> _What you have to do_:
Reproduce the material in full, unchanged.
━━━━━━━━
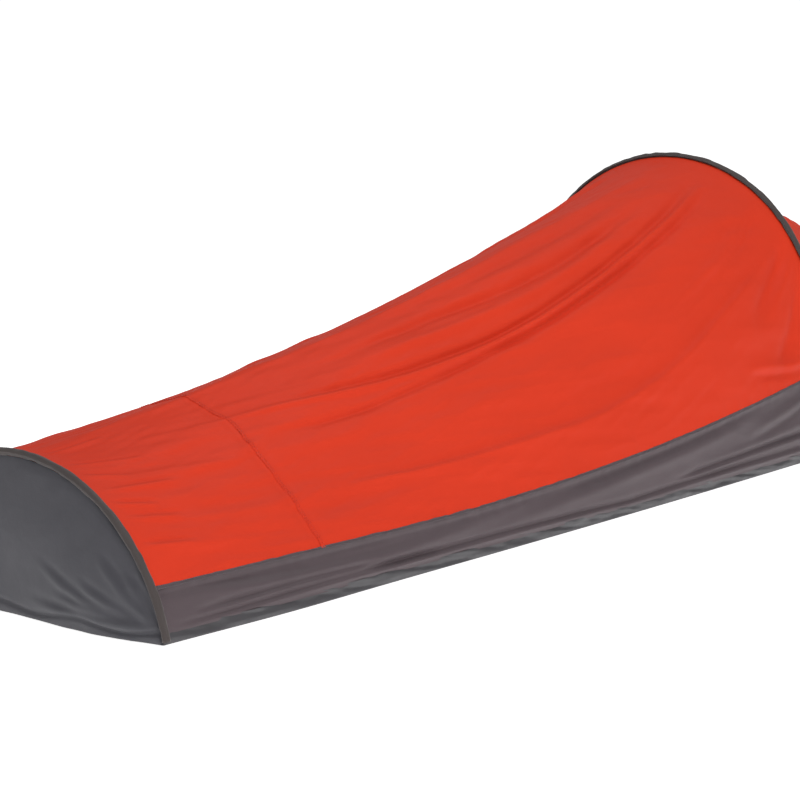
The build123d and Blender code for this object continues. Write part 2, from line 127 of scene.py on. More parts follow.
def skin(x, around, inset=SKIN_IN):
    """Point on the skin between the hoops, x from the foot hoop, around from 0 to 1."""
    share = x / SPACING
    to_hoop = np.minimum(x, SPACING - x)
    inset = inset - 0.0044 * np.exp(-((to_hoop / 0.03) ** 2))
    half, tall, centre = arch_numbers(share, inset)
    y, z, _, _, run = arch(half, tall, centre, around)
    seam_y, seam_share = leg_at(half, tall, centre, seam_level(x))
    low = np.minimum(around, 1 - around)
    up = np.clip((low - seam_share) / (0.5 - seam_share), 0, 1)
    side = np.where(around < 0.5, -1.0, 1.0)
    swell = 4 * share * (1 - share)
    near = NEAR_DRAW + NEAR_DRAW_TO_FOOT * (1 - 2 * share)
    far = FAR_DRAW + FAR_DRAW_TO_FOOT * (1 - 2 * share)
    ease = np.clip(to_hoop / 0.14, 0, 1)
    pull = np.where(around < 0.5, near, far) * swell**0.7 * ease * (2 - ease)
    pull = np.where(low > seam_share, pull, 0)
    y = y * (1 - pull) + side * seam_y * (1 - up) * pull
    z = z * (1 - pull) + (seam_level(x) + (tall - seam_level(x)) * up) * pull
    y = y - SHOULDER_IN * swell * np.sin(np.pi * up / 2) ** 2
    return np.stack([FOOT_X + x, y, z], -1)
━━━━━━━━
> _Output_:
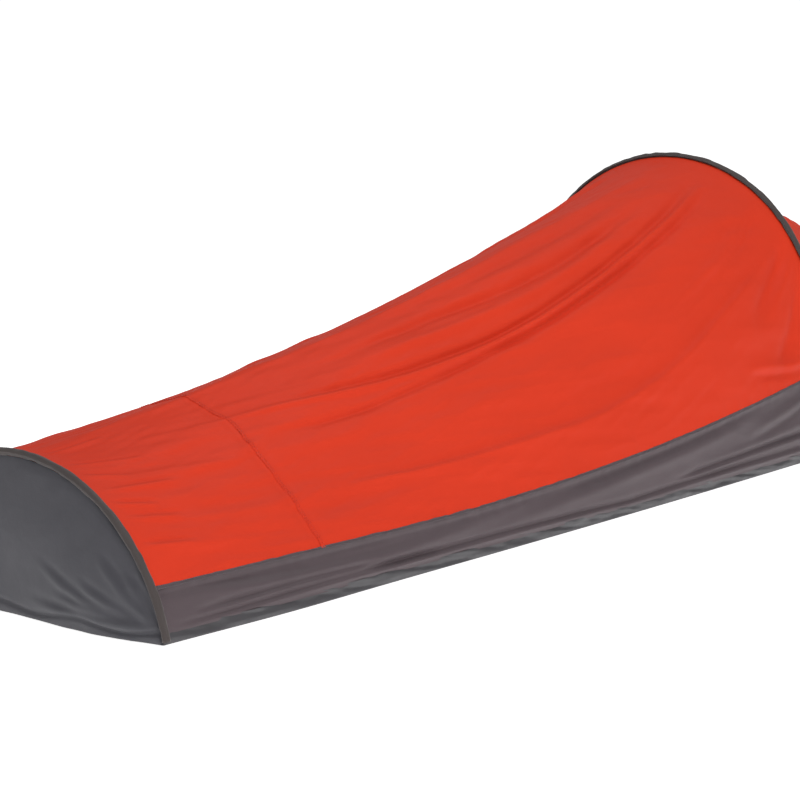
The build123d and Blender code for this object continues. Write part 2, from line 127 of scene.py on. More parts follow.
def skin(x, around, inset=SKIN_IN):
    """Point on the skin between the hoops, x from the foot hoop, around from 0 to 1."""
    share = x / SPACING
    to_hoop = np.minimum(x, SPACING - x)
    inset = inset - 0.0044 * np.exp(-((to_hoop / 0.03) ** 2))
    half, tall, centre = arch_numbers(share, inset)
    y, z, _, _, run = arch(half, tall, centre, around)
    seam_y, seam_share = leg_at(half, tall, centre, seam_level(x))
    low = np.minimum(around, 1 - around)
    up = np.clip((low - seam_share) / (0.5 - seam_share), 0, 1)
    side = np.where(around < 0.5, -1.0, 1.0)
    swell = 4 * share * (1 - share)
    near = NEAR_DRAW + NEAR_DRAW_TO_FOOT * (1 - 2 * share)
    far = FAR_DRAW + FAR_DRAW_TO_FOOT * (1 - 2 * share)
    ease = np.clip(to_hoop / 0.14, 0, 1)
    pull = np.where(around < 0.5, near, far) * swell**0.7 * ease * (2 - ease)
    pull = np.where(low > seam_share, pull, 0)
    y = y * (1 - pull) + side * seam_y * (1 - up) * pull
    z = z * (1 - pull) + (seam_level(x) + (tall - seam_level(x)) * up) * pull
    y = y - SHOULDER_IN * swell * np.sin(np.pi * up / 2) ** 2
    return np.stack([FOOT_X + x, y, z], -1)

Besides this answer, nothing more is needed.